Iwata, whose office said he was out Thursday and Friday, could not be reached for comment last week and didn’t respond to an email from the Star-Advertiser.
Attorney General’s Office spokesman Josh Wisch said the investigator whose contract was renewed 53 times represented the longest stretch of anyone in the office on 89-day appointments.
In written responses to Star-Advertiser questions, Wisch said the investigator, whom he wouldn’t identify because the person does undercover work, started the 89-day contracts in March 2001, although not all went the full duration.
"The justification for keeping someone that long is because they have the specialized skills to handle complex and difficult investigative tasks," Wisch wrote. He said the investigator’s current contract expires this month and won’t be renewed.
Wisch said the 89-day appointments allow his agency to quickly hire workers with relevant experience and proven skills to continue essential operations.
"This is especially critical for positions like the investigators, who would otherwise need years of training before they can handle the demands of these critical positions," he said.
Forty-two of the 46 people holding 89-day appointments in the AG’s office are investigators.
Asked whether the appointments are meant to be short-term, Wisch replied: "Currently, the department is exploring alternatives to best staff these investigatory positions, many of which are temporary, that require specialized skills."

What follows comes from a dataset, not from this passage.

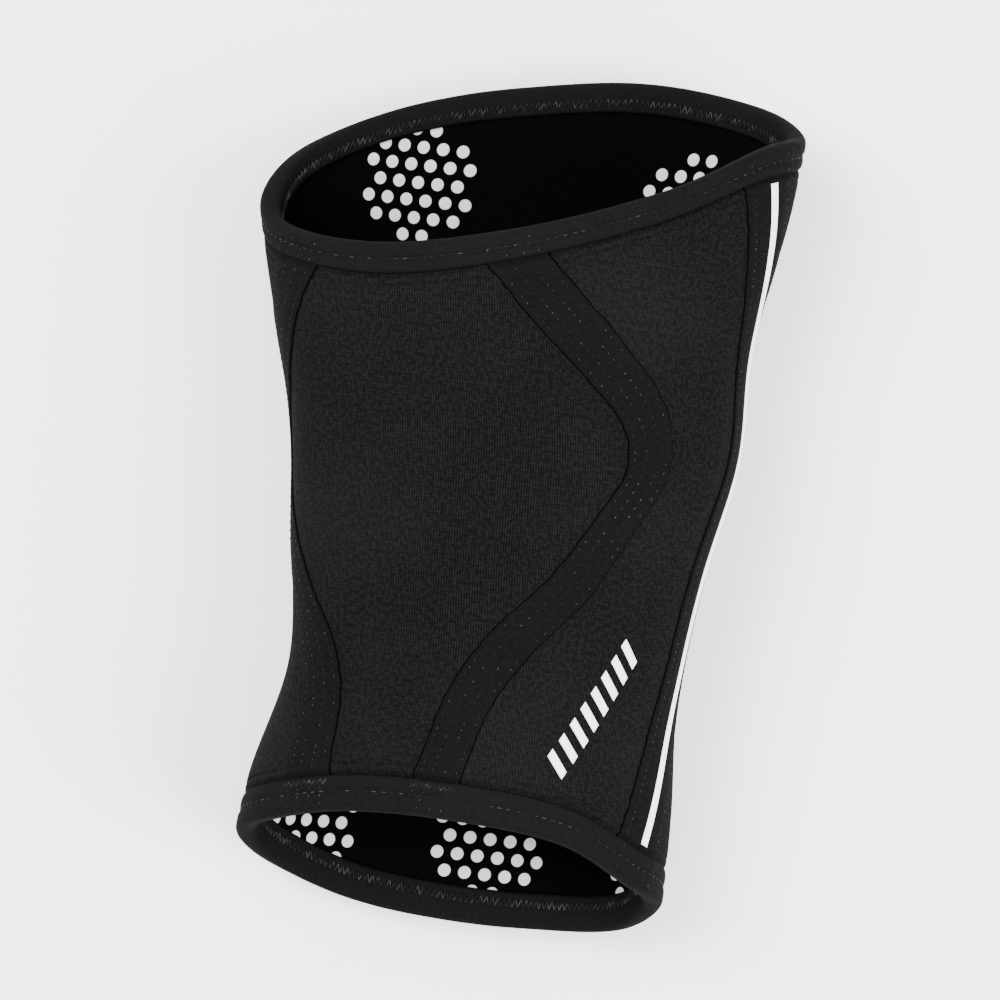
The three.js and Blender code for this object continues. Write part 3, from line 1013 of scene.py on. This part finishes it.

At the Honolulu Police Department, 25 HPD retirees on 89-day contracts staff the processing desks at the island’s nine booking stations, freeing regular officers to be on the road, according to spokeswoman Michelle Yu.
"It’s a win-win for the public," said Tenari Ma’afala, president of the State of Hawaii Organization of Police Officers, the police union.
Public employee unions typically oppose rehiring retirees because of the potential to lessen job and promotion opportunities for their members. But Ma’afala said the union agreed to the practice as long as the retirees were limited to desk work and not given regular active-duty responsibilities.
Fishman, the former city managing director and an executive assistant for the Carlisle administration, said he enjoys the part-time work, which includes training and addressing corporate culture issues. He said he doesn’t consider his double dipping and 89-day contracts to be bad practices, given that he earned his pension and that the city is saving money by not having to pay for benefits.
"I don’t think I’m hurting anybody," Fishman said.